- [Goal] From the line with "before = set(bpy.data.objects)" through the final line, please write out the listing exactly, including both of those lines.

- [Material]
****************

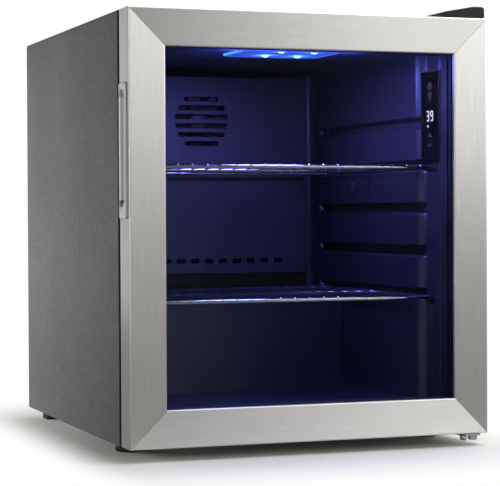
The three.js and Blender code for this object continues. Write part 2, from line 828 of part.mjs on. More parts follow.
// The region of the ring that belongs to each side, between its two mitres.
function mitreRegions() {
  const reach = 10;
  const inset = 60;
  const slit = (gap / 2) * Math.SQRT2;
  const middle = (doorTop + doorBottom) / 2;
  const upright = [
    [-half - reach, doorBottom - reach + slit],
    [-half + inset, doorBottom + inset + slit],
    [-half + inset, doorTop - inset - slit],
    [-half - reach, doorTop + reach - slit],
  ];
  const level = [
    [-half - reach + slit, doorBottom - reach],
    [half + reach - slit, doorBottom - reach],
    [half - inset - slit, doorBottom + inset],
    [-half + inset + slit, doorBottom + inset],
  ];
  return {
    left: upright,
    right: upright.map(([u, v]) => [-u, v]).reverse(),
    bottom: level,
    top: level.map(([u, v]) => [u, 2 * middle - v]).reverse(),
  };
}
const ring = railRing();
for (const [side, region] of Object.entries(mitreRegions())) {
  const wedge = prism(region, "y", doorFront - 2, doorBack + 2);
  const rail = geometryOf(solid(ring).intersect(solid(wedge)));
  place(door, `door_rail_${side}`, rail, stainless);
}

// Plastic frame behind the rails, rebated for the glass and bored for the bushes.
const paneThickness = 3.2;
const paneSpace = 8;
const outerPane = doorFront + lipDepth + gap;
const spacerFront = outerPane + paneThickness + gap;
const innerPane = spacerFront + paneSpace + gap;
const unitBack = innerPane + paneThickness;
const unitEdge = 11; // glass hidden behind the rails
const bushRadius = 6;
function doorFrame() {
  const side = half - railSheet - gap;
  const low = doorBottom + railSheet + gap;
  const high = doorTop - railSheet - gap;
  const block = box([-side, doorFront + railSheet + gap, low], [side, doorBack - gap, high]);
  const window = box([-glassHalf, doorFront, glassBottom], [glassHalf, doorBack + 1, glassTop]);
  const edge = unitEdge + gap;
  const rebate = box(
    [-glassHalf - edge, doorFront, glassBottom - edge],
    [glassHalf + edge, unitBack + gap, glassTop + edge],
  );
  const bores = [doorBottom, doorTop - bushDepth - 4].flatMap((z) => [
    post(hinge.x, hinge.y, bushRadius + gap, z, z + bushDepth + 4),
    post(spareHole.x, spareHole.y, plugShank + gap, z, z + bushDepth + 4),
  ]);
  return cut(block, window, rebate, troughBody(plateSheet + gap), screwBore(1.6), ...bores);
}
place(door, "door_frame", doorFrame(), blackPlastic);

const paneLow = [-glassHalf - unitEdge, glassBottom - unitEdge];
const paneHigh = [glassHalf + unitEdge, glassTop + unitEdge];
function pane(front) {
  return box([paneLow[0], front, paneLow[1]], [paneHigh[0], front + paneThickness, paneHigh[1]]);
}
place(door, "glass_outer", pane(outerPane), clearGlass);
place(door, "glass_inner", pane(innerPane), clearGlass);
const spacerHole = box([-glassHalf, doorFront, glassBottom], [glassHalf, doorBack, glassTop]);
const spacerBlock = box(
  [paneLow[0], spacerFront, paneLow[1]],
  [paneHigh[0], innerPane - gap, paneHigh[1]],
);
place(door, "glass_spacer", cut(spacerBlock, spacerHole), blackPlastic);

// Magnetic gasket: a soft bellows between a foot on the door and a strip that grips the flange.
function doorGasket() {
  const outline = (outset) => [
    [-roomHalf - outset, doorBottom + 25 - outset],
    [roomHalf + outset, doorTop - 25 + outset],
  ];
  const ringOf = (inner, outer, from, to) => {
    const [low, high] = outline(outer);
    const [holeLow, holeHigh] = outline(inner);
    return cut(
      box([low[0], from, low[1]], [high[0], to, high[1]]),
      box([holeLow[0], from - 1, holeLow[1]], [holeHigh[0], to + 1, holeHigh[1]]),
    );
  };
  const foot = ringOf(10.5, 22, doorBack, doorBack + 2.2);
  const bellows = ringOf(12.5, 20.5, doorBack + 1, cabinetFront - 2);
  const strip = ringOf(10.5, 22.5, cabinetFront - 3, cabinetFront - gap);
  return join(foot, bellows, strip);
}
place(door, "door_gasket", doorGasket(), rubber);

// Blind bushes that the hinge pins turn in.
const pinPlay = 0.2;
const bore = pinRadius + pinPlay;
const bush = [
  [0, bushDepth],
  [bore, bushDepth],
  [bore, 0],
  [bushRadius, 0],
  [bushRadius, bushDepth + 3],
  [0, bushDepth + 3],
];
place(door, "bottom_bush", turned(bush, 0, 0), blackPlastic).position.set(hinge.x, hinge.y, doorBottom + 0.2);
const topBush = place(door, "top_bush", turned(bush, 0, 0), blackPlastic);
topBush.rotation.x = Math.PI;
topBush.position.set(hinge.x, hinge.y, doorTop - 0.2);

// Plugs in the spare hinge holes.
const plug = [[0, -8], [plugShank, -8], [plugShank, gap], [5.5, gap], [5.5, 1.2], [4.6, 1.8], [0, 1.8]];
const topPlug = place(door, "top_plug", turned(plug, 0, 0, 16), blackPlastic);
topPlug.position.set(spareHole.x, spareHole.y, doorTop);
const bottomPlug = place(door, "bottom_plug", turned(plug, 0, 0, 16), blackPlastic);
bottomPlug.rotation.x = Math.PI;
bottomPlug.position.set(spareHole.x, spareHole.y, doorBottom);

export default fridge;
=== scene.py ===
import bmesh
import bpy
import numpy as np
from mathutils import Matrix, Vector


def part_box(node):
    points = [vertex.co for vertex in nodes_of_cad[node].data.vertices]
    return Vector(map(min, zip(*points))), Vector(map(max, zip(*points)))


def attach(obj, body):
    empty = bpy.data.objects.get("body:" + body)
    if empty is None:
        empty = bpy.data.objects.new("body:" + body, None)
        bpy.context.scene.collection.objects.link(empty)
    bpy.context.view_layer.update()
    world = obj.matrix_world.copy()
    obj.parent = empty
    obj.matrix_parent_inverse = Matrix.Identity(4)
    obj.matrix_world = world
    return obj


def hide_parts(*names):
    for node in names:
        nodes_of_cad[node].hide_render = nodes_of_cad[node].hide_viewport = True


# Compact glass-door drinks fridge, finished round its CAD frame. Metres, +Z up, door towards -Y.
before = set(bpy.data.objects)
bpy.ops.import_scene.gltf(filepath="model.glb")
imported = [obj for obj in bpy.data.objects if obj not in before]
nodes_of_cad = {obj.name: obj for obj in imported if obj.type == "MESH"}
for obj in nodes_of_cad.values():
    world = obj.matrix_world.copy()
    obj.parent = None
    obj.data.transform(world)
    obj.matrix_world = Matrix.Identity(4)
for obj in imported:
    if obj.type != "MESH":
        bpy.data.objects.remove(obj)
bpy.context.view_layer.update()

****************

- [Answer]
before = set(bpy.data.objects)
bpy.ops.import_scene.gltf(filepath="model.glb")
imported = [obj for obj in bpy.data.objects if obj not in before]
nodes_of_cad = {obj.name: obj for obj in imported if obj.type == "MESH"}
for obj in nodes_of_cad.values():
    world = obj.matrix_world.copy()
    obj.parent = None
    obj.data.transform(world)
    obj.matrix_world = Matrix.Identity(4)
for obj in imported:
    if obj.type != "MESH":
        bpy.data.objects.remove(obj)
bpy.context.view_layer.update()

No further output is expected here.